If Hugh's and Abelard's arguments both failed, why did their authors meet with dramatically different reactions? Hugh of Saint-Victor came to be recognized as an auctoritas whereas Abelard's thought was condemned at two councils. The explanation is not philosophical or theological, Narchi argues, but boils down to the different places that these thinkers occupied in the institutional and political landscape of their time - places that Narchi analyzes in detail and summarizes in diagrams (217 and 249).
The Denkraum for a philosophical discussion of the Trinity did not close after Abelard's condemnations; rather, it was reconfigured in a range of "reactions" designed to address the difficulties from the first phase. Again, Narchi paints a complex picture of the institutional and intellectual constellation in which these debates occurred, mostly among second-generation Victorines. He concludes that Richard of Saint-Victor's caritas argument for the Trinity emerged from the debates as the "systematically most mature trinitarian argument of the twelfth century" (388). Rather than distinguishing several attributes of the divine essence, Richard focused on one of them - perfect love - to show that it can be realized only in a Trinity of persons.
Toward the end of the twelfth century, the space for a philosophical discussion of the Trinity closed.
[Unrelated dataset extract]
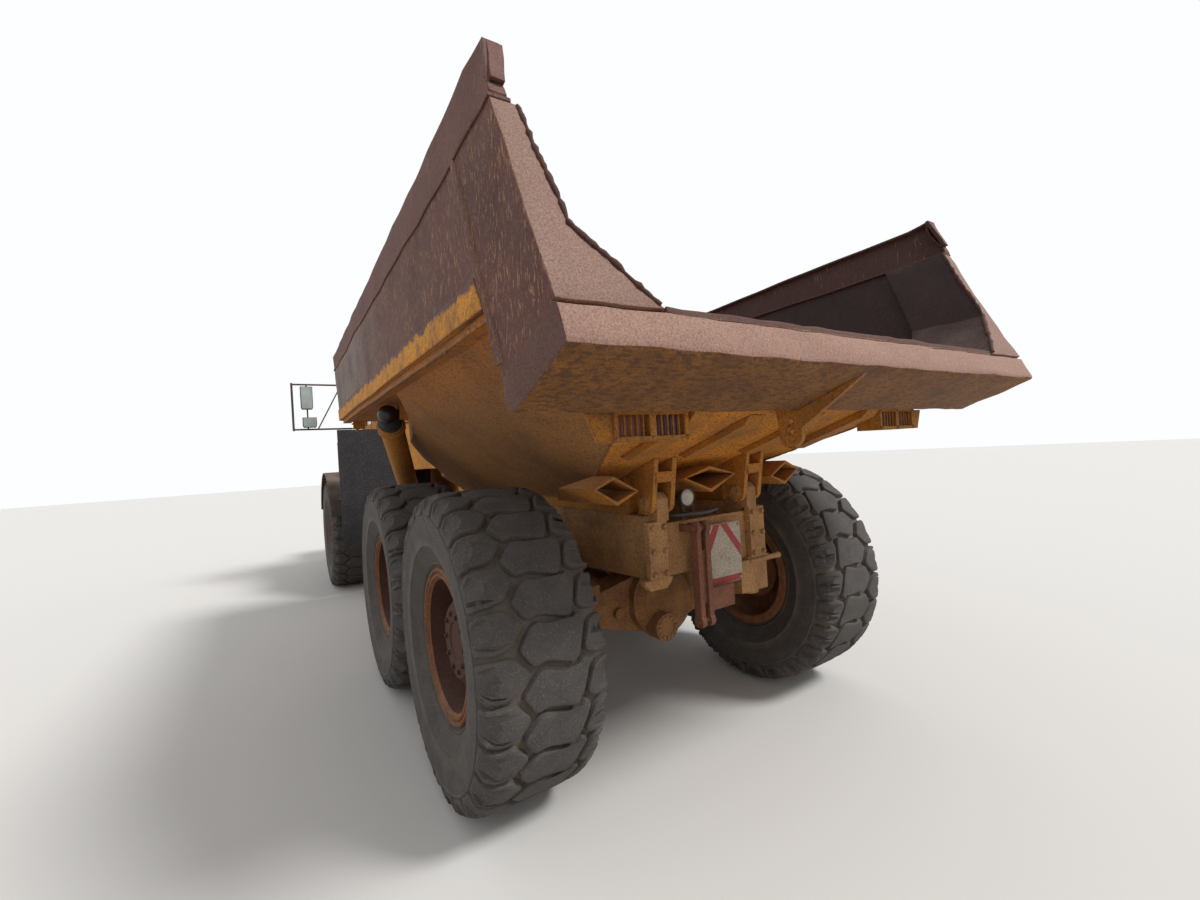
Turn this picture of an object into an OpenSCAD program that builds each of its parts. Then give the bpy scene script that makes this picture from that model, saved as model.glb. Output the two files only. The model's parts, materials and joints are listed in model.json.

The institutional separation of philosophy and theology in the universities, the rediscovery of Aristotelian metaphysics, and the further development of the notion of trinitarian appropriations all contributed to a situation in which the Trinity was regarded as a matter of faith rather than reason.
Jonas Narchi has written an ambitious and stimulating book. His work exemplifies the fruits of a methodology which takes seriously the idea that truth is accessible only in the medium of history. The book is lucidly written and well-produced, with the exception of a few minor errors (the index appears in the wrong font, for example). Historians of medieval theology as well as philosophers and theologians taking an interest in the emerging field of trinitarian ontology will read this study with profit. [1]
Note:
[1] Narchi himself has contributed to a collective volume on this "trinitarian ontology"; see Jonas Narchi: Can There Be a Philosophy of the Trinity? Victorine Answers Reconsidered, in: Eduard Fiedler / Pavel Frývaldský (eds.): Trinitarian Ontologies: Towards a Trinitarian Transformation of Philosophy (= Studies on Triadic Ontology and Trinitarian Philosophy; Vol. 1), Baden-Baden 2025, 183-206.